A new bill in Washington state could give a second chance to inmates serving life sentences with no parole.

Inmates serving life sentences without the chance for parole may end up getting that chance.

A bill sponsored by Senator Jeannie Darneille, D-Tacoma, would allow well-behaved inmates who have served 15 years of their sentences to apply to have their sentences reviewed.

She said her proposed post-conviction review system would be similar to the parole board the state used until 1981.

She said lawmakers at the time got rid of parole in favor of mandatory minimum sentences.

“Everybody was sort of given a ‘one size fits all’ kind of approach,” said Darneille. 

She said the bill would not automatically release anyone or shorten any sentences.
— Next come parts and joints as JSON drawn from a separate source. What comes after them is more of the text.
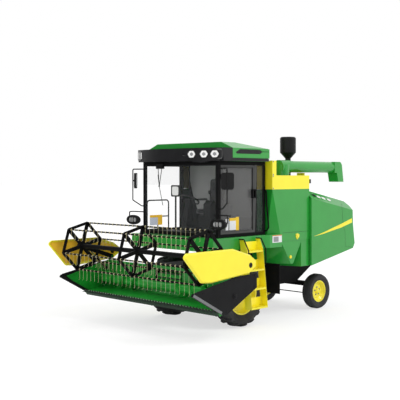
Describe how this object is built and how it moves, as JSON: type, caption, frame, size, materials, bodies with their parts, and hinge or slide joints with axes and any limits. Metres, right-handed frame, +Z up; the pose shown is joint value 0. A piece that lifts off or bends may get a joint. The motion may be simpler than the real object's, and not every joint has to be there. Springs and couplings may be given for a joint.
{
  "type": "combine harvester",
  "caption": "Self-propelled combine harvester with a grain header, pick-up reel, cab, grain tank, unloading auger and straw hood.",
  "frame": {"origin": "on the ground, under the centre of the bounding box", "axes": "+X to the machine's own left, +Y to its rear, +Z up; it drives and cuts towards -Y"},
  "size_m": [3.9, 5.9426, 3.765],
  "materials": {
    "green_paint": "gloss",
    "yellow_paint": "gloss",
    "dark_paint": "satin",
    "grey_paint": "satin",
    "black_plastic": "matte",
    "rod_chrome": "polished",
    "tyre_rubber": "matte",
    "tinted_glass": "clear",
    "lamp_glass": "clear",
    "flap_rubber": "matte",
    "red_lens": "clear",
    "seat_fabric": "matte"
  },
  "bodies": {
    "chassis": {"air_precleaner": "black_plastic", "cab_frame": "dark_paint", "cab_glass": "tinted_glass", "cab_roof": "green_paint", "chassis_frame": "dark_paint", "engine": "grey_paint", "grain_tank": "green_paint", "handrails": "black_plastic", "ladder": "yellow_paint", "lamps": "lamp_glass", "mirrors": "black_plastic", "mud_flaps": "flap_rubber", "operator_seat": "seat_fabric", "platform": "green_paint", "rear_axle": "dark_paint", "rear_hood": "green_paint", "rear_lamps": "red_lens", "roof_fascia": "black_plastic", "separator_body": "dark_paint", "side_hoppers": "green_paint", "steering_console": "black_plastic", "tank_extension": "yellow_paint", "unloading_riser": "green_paint"},
    "header": {"feeder_house": "dark_paint", "header_frame": "green_paint", "header_ends": "dark_paint", "cutterbar": "dark_paint"},
    "header_auger": {"header_auger": "green_paint"},
    "reel_arms": {"reel_arms": "dark_paint", "reel_shields": "yellow_paint"},
    "reel": {"reel": "dark_paint"},
    "lift_barrels": {"lift_barrels": "dark_paint"},
    "lift_rods": {"lift_rods": "rod_chrome"},
    "reel_barrels": {"reel_barrels": "dark_paint"},
    "reel_rods": {"reel_rods": "rod_chrome"},
    "wheel_front_left": {"tyre_front_left": "tyre_rubber", "rim_front_left": "yellow_paint"},
    "wheel_front_right": {"tyre_front_right": "tyre_rubber", "rim_front_right": "yellow_paint"},
    "wheel_rear_left": {"tyre_rear_left": "tyre_rubber", "rim_rear_left": "yellow_paint"},
    "wheel_rear_right": {"tyre_rear_right": "tyre_rubber", "rim_rear_right": "yellow_paint"},
    "knuckle_left": {"knuckle_left": "dark_paint"},
    "knuckle_right": {"knuckle_right": "dark_paint"},
    "tie_rod": {"tie_rod": "dark_paint"},
    "cab_door": {"cab_door": "dark_paint", "door_glass": "tinted_glass"},
    "unloading_tube": {"unloading_tube": "green_paint"}
  },
  "joints": [
    {"name": "header_lift", "type": "hinge", "parent": "chassis", "child": "header", "pos_m": [0, -0.21, 1.05], "axis": [-1, 0, 0], "range_deg": [-14.5, 4]},
    {"name": "auger_spin", "type": "hinge", "parent": "header", "child": "header_auger", "pos_m": [0, -1.7, 0.8], "axis": [1, 0, 0], "continuous": true},
    {"name": "reel_lift", "type": "hinge", "parent": "header", "child": "reel_arms", "pos_m": [0, -1.49, 1.24], "axis": [-1, 0, 0], "range_deg": [-7, 4]},
    {"name": "reel_spin", "type": "hinge", "parent": "reel_arms", "child": "reel", "pos_m": [0, -2.305, 1.509], "axis": [1, 0, 0], "continuous": true},
    {"name": "lift_cylinder_pivot", "type": "hinge", "parent": "chassis", "child": "lift_barrels", "pos_m": [0, -0.48, 0.47], "axis": [-1, 0, 0], "range_deg": [-19, 5.4]},
    {"name": "lift_cylinder_stroke", "type": "slide", "parent": "lift_barrels", "child": "lift_rods", "axis": [0, -0.9797, 0.2007], "range_m": [-0.154, 0.044]},
    {"name": "reel_cylinder_pivot", "type": "hinge", "parent": "header", "child": "reel_barrels", "pos_m": [0, -1.59, 1], "axis": [-1, 0, 0], "range_deg": [-6.3, 3.7]},
    {"name": "reel_cylinder_stroke", "type": "slide", "parent": "reel_barrels", "child": "reel_rods", "axis": [0, -0.7302, 0.6832], "range_m": [-0.031, 0.018]},
    {"name": "spin_front_left", "type": "hinge", "parent": "chassis", "child": "wheel_front_left", "pos_m": [0.92, -0.54, 0.632], "axis": [1, 0, 0], "continuous": true},
    {"name": "spin_front_right", "type": "hinge", "parent": "chassis", "child": "wheel_front_right", "pos_m": [-0.92, -0.54, 0.632], "axis": [1, 0, 0], "continuous": true},
    {"name": "steer_left", "type": "hinge", "parent": "chassis", "child": "knuckle_left", "pos_m": [0.56, 2.255, 0.38], "axis": [0, 0, 1], "range_deg": [-35, 35]},
    {"name": "steer_right", "type": "hinge", "parent": "chassis", "child": "knuckle_right", "pos_m": [-0.56, 2.255, 0.38], "axis": [0, 0, 1], "range_deg": [-35, 35]},
    {"name": "tie_rod_pivot", "type": "hinge", "parent": "knuckle_left", "child": "tie_rod", "pos_m": [0.56, 2.09, 0.336], "axis": [0, 0, 1], "range_deg": [-35, 35]},
    {"name": "spin_rear_left", "type": "hinge", "parent": "knuckle_left", "child": "wheel_rear_left", "pos_m": [0.74, 2.255, 0.38], "axis": [1, 0, 0], "continuous": true},
    {"name": "spin_rear_right", "type": "hinge", "parent": "knuckle_right", "child": "wheel_rear_right", "pos_m": [-0.74, 2.255, 0.38], "axis": [1, 0, 0], "continuous": true},
    {"name": "door_hinge", "type": "hinge", "parent": "chassis", "child": "cab_door", "pos_m": [1.074, -1.177, 2.47], "axis": [0, 0, -1], "range_deg": [0, 80]},
    {"name": "unloading_swing", "type": "hinge", "parent": "chassis", "child": "unloading_tube", "pos_m": [1, 0.73, 3], "axis": [0, 0, -1], "range_deg": [0, 105]}
  ],
  "couplings": [
    {"joint": "lift_cylinder_pivot", "follows": "header_lift", "ratio": 1.2787},
    {"joint": "lift_cylinder_stroke", "follows": "header_lift", "m_per_rad": 0.595},
    {"joint": "reel_cylinder_pivot", "follows": "reel_lift", "ratio": 0.86},
    {"joint": "reel_cylinder_stroke", "follows": "reel_lift", "m_per_rad": 0.2454},
    {"joint": "steer_right", "follows": "steer_left", "ratio": 1},
    {"joint": "tie_rod_pivot", "follows": "steer_left", "ratio": -1}
  ]
}
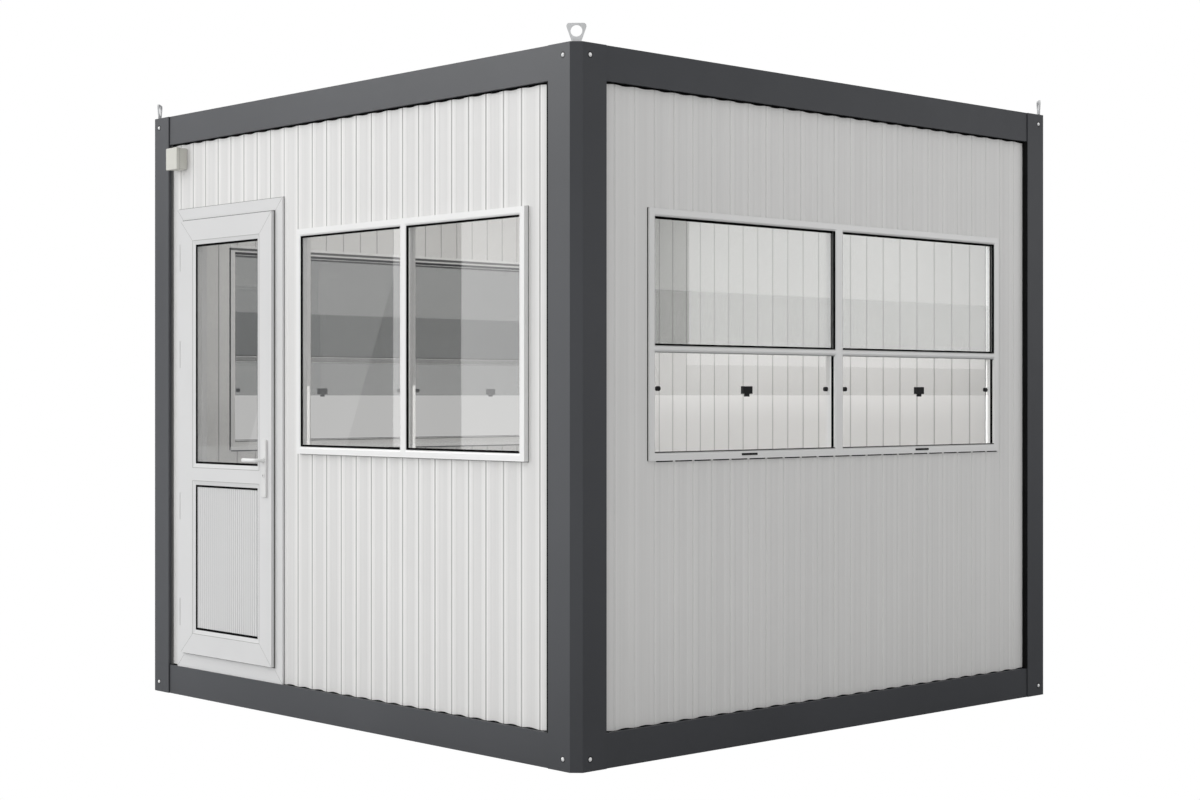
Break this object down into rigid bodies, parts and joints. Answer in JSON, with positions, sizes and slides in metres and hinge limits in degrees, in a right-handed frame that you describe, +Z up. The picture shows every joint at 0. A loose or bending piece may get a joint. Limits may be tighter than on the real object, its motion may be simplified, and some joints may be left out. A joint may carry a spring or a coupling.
{
  "type": "security guard booth",
  "caption": "Square steel-framed guard booth with ribbed sandwich walls, a half-glazed outward door, fixed and sliding windows, corner posts with lifting eyes.",
  "frame": {"origin": "on the ground under the middle of the booth, on the underside of the middle floor joist", "axes": "+Z up, the door wall faces -Y, the four-light windows face +X and -X, the plain back wall faces +Y"},
  "size_m": [2.83, 2.8943, 2.6264],
  "materials": {
    "anthracite_steel": "satin anthracite paint on folded steel",
    "bright_steel": "zinc plated",
    "galvanised_steel": "galvanised",
    "roof_steel": "galvanised and painted sheet",
    "wall_panel": "cream polyester coat on ribbed sheet, foam core",
    "floor_board": "vinyl covered board",
    "clear_glass": "clear float glass",
    "black_plastic": "moulded",
    "beige_plastic": "moulded",
    "white_metal": "white powder coat",
    "white_pvc": "smooth white extruded profile"
  },
  "bodies": {
    "booth": {"back_wall": "wall_panel", "bottom_beam_back": "anthracite_steel", "bottom_beam_front": "anthracite_steel", "bottom_beam_left": "anthracite_steel", "bottom_beam_right": "anthracite_steel", "ceiling_panel": "wall_panel", "door_frame": "white_pvc", "floor_deck": "floor_board", "floor_joists": "galvanised_steel", "front_wall_by_corner": "wall_panel", "front_wall_by_door_post": "wall_panel", "front_wall_middle": "wall_panel", "front_wall_over_door": "wall_panel", "front_wall_over_window": "wall_panel", "front_wall_under_window": "wall_panel", "front_window_frame": "white_pvc", "front_window_glass": "clear_glass", "hinge_frame_knuckles": "white_metal", "junction_box": "beige_plastic", "left_wall_back_strip": "wall_panel", "left_wall_front_strip": "wall_panel", "left_wall_over_window": "wall_panel", "left_wall_under_window": "wall_panel", "left_window_fixed_glass": "clear_glass", "left_window_frame": "white_pvc", "left_window_pane_fittings": "black_plastic", "left_window_sliding_panes": "clear_glass", "lifting_eyes": "bright_steel", "post_back_left": "anthracite_steel", "post_back_right": "anthracite_steel", "post_front_left": "anthracite_steel", "post_front_right": "anthracite_steel", "right_wall_back_strip": "wall_panel", "right_wall_front_strip": "wall_panel", "right_wall_over_window": "wall_panel", "right_wall_under_window": "wall_panel", "right_window_fixed_glass": "clear_glass", "right_window_frame": "white_pvc", "right_window_pane_fittings": "black_plastic", "right_window_sliding_panes": "clear_glass", "roof_sheet": "roof_steel", "top_beam_back": "anthracite_steel", "top_beam_front": "anthracite_steel", "top_beam_left": "anthracite_steel", "top_beam_right": "anthracite_steel"},
    "door": {"door_leaf": "white_pvc", "door_glass": "clear_glass", "door_lower_panel": "white_pvc", "door_lock_plate": "white_metal", "hinge_leaf_knuckles": "white_metal"},
    "lever": {"door_lever": "white_metal"}
  },
  "joints": [
    {"name": "door_hinge", "type": "hinge", "parent": "booth", "child": "door", "pos_m": [-1.167, -1.413, 1.13], "axis": [0, 0, -1], "range_deg": [0, 105]},
    {"name": "lever_turn", "type": "hinge", "parent": "door", "child": "lever", "pos_m": [-0.497, -1.45, 1.051], "axis": [0, -1, 0], "range_deg": [0, 40], "stiffness_Nm_per_rad": 1.2, "springref_deg": -20.05}
  ]
}
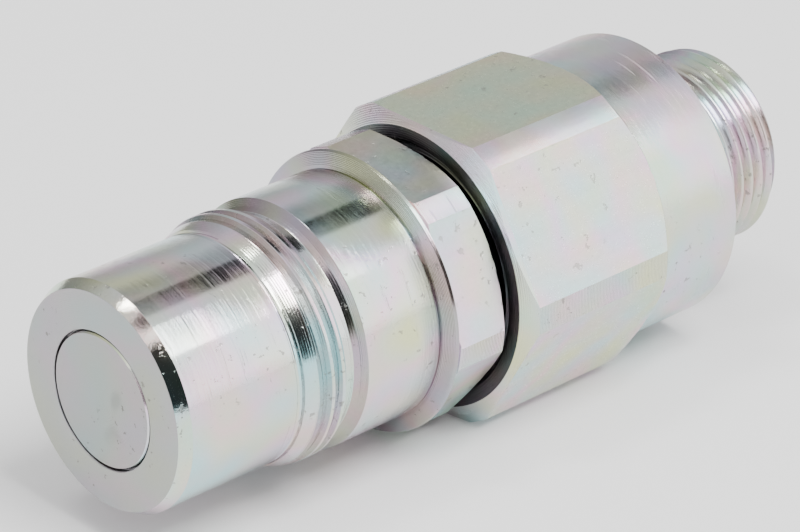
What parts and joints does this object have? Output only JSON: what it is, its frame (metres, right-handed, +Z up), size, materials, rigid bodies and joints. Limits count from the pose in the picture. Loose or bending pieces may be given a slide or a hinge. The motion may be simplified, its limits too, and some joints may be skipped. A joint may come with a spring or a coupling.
{
  "type": "liquid line quick coupling, male half",
  "caption": "Male half of a flat-face quick coupling in zinc-plated steel: flush sprung poppet in a round nose, locking groove, two wrench hexagons and a male port thread.",
  "frame": {"origin": "centre of the flat mating face, on the coupling's axis", "axes": "+X along the coupling's axis, from the mating face towards the port thread; +Z up, square to the top flat of the big hexagon; the coupling lies on the opposite flat"},
  "size_m": [0.1044, 0.0428, 0.0388],
  "materials": {
    "zinc_plate": "bright zinc plate with a light clear passivation, satin to glossy",
    "plain_steel": "turned steel, oiled",
    "spring_wire": "drawn spring steel",
    "seal_rubber": "moulded nitrile rubber, semi-matt",
    "backup_plastic": "white PTFE, matt"
  },
  "bodies": {
    "root": {"nipple_body": "zinc_plate", "poppet_seal": "seal_rubber", "poppet_backup": "backup_plastic", "poppet_spring": "spring_wire", "stem_guide": "plain_steel", "guide_snap_ring": "spring_wire", "rear_adaptor": "zinc_plate", "joint_seal": "seal_rubber", "joint_backup": "backup_plastic", "check_seat": "plain_steel", "check_seat_seal": "seal_rubber", "check_spring": "spring_wire", "check_guide": "plain_steel", "check_snap_ring": "spring_wire"},
    "poppet": {"poppet": "zinc_plate"},
    "pilot": {"pilot_pin": "plain_steel"},
    "check": {"check_poppet": "zinc_plate", "check_face_seal": "seal_rubber", "pilot_cap": "plain_steel", "pilot_spring": "spring_wire"}
  },
  "joints": [
    {"name": "poppet_slide", "type": "slide", "parent": "root", "child": "poppet", "axis": [1, 0, 0], "range_m": [0, 0.009], "stiffness_N_per_m": 3500, "springref_m": -0.01, "deforming": ["poppet_spring"]},
    {"name": "check_slide", "type": "slide", "parent": "root", "child": "check", "axis": [1, 0, 0], "range_m": [0, 0.006], "stiffness_N_per_m": 1200, "springref_m": -0.003, "deforming": ["check_spring"]},
    {"name": "pilot_slide", "type": "slide", "parent": "root", "child": "pilot", "axis": [1, 0, 0], "range_m": [0, 0.009], "stiffness_N_per_m": 400, "springref_m": -0.002, "deforming": ["pilot_spring"]}
  ],
  "couplings": [
    {"joint": "pilot_slide", "follows": "poppet_slide", "ratio": 1},
    {"joint": "check_slide", "follows": "poppet_slide", "ratio": 0.6666}
  ]
}
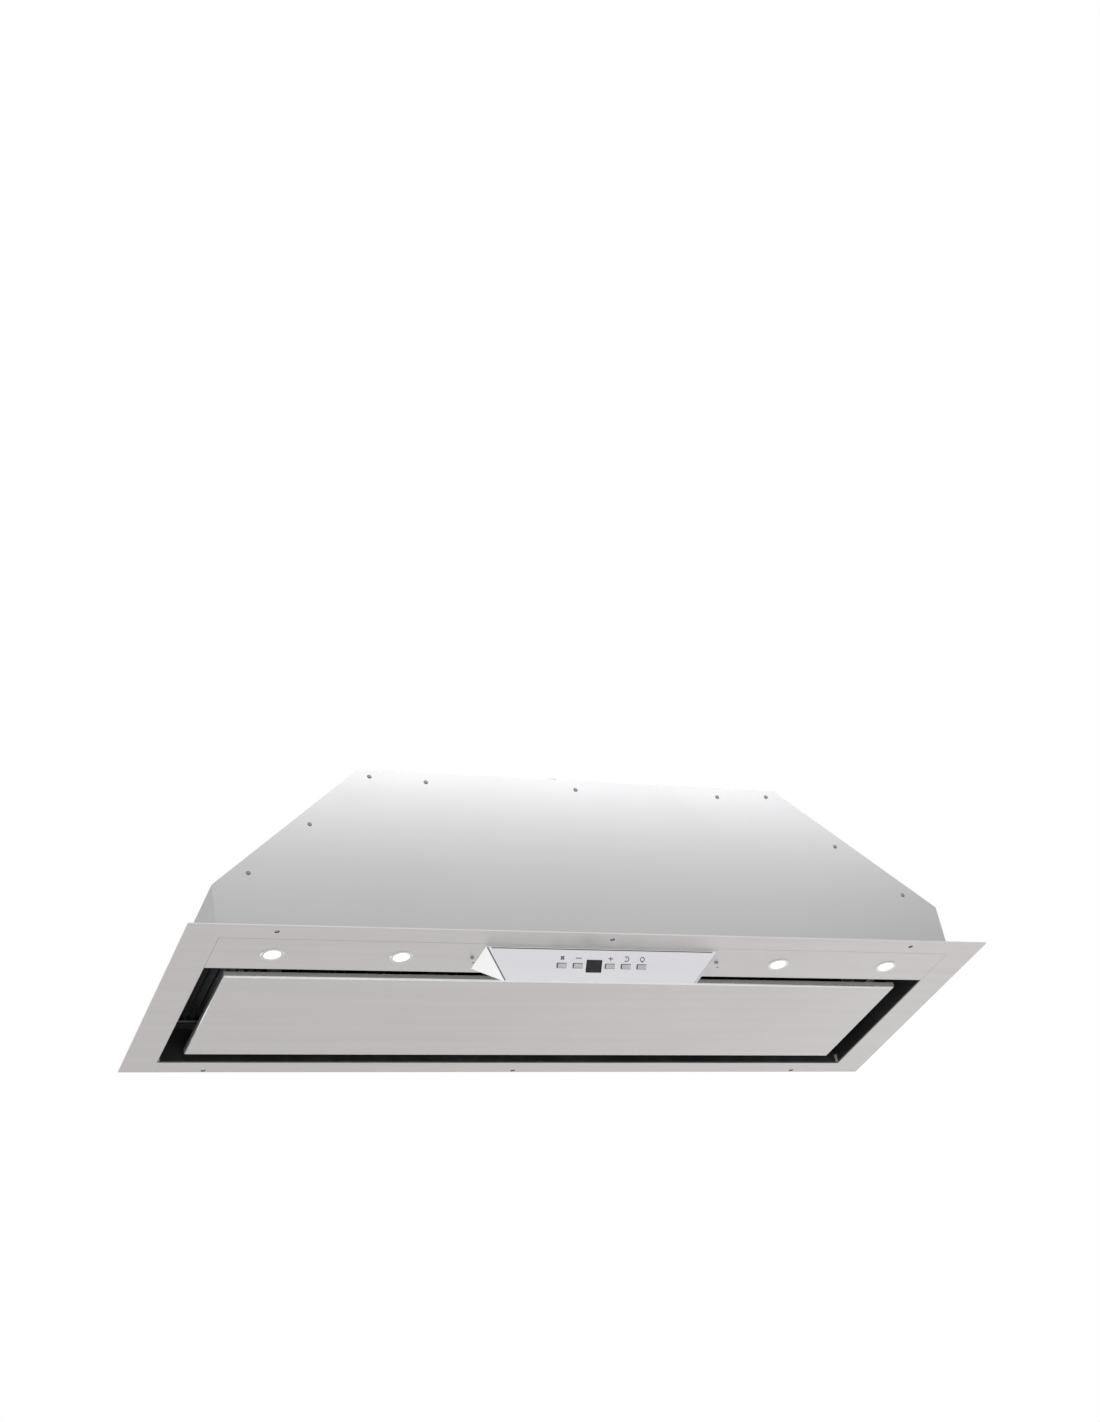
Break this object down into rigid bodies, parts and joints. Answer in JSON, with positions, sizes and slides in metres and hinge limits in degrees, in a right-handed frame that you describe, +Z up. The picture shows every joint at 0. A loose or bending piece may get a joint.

She just wants inmates who deserve a second chance to get one with a review of their sentence, and perhaps a shorter term.

“We want it to happen when they’re young enough to be able to take the education in prison and actually be able to be employable in the community,” said Darneille.

A number of inmates from the Monroe Correctional Complex spoke to senators on a live video feed from inside the prison Thursday.

“This bill would have a profound impact on my life,” said Ray Williams, currently serving a life sentence without a chance for parole after multiple assault and burglary convictions. 

“A post-conviction review would give my son the opportunity to have his father and my family to once again have my support,” said Williams.